Ultimately, Smith is using Eliza, and The Fraud itself, as a way to hold up ideas to the light. But non-fiction can do that too – and Smith is a great essayist – so to put all this into the minds and mouths of her cast comes to feel an oddly limited endeavour. The Tichborne case, ‘a pleasant distraction from the financial crisis’, spawns variously aggrieved truthers: ‘Was it not suspicious … that the British papers should report endlessly on the birth of wastrel princes and princesses, but never did you hear a word about the … manifestations taking place all over the country?’ Plus ça change, yes, but resonances of this kind only go so far, and the sense of irony overhanging the novel tends to feel complacent.

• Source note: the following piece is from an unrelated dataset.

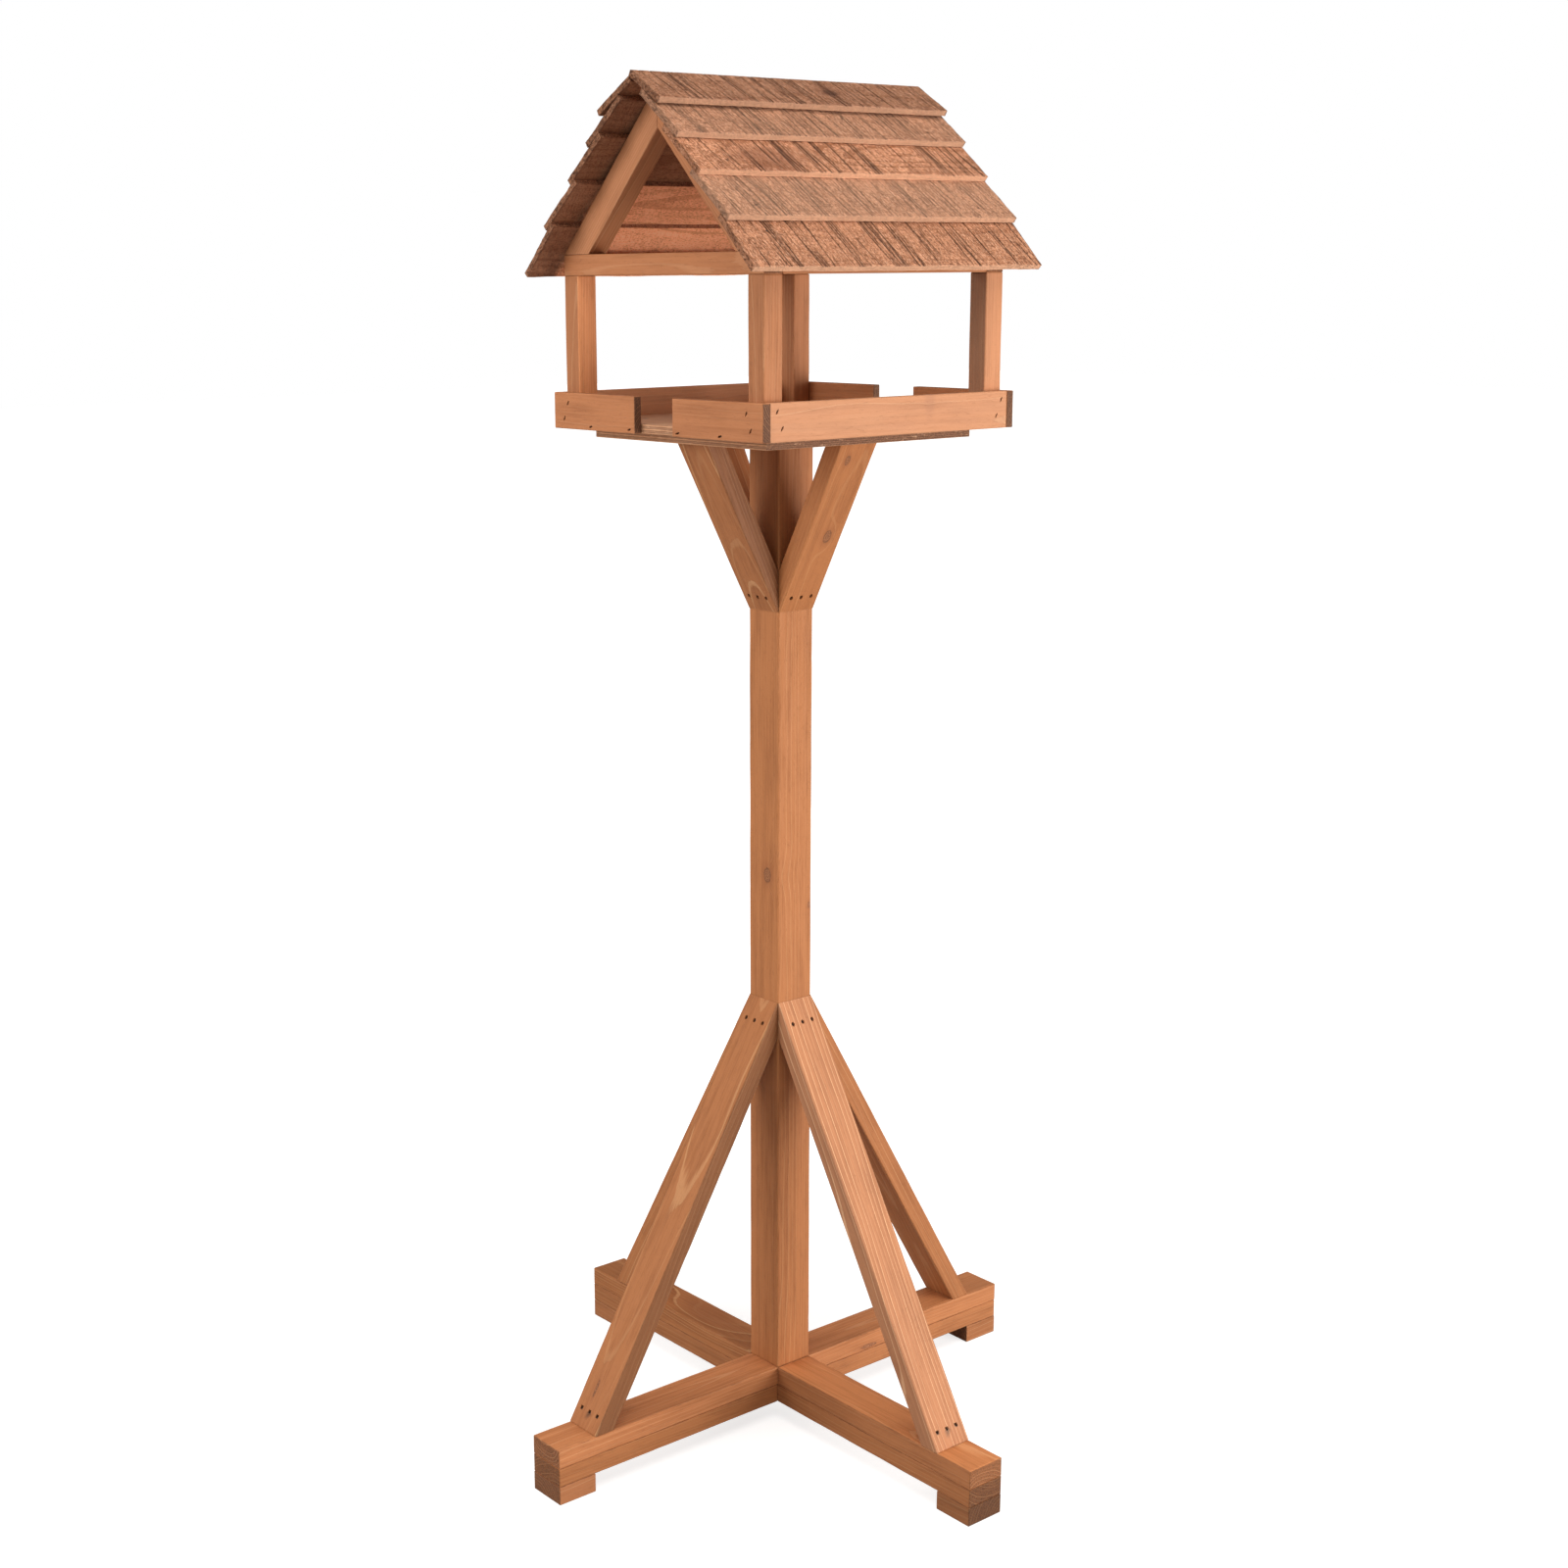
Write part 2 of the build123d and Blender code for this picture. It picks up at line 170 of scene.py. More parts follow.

Smith, in one of several treacly sign-offs to her bite-sized chapters, tells us, ‘One lifetime was not enough to understand a people and the words they used and the way they thought and lived.’ Another chapter ends: ‘if anybody truly understood what is signified by the word “person”, they would consider twelve lifetimes too brief a spell in which to love a single soul.’ A little of this goes a long way. When Ainsworth grumbles that George Eliot’s Middlemarch has ‘No adventure, no drama, no murder, nothing to excite the blood or chill it!’, we are meant to shake our heads at his silliness. Yet for long stretches of The Fraud – so conspicuously wise and sensitive – I found myself suppressing just a twinge of fellow feeling for his complaint, which may only be another mark of the novel’s peculiarly anaemic even-handedness.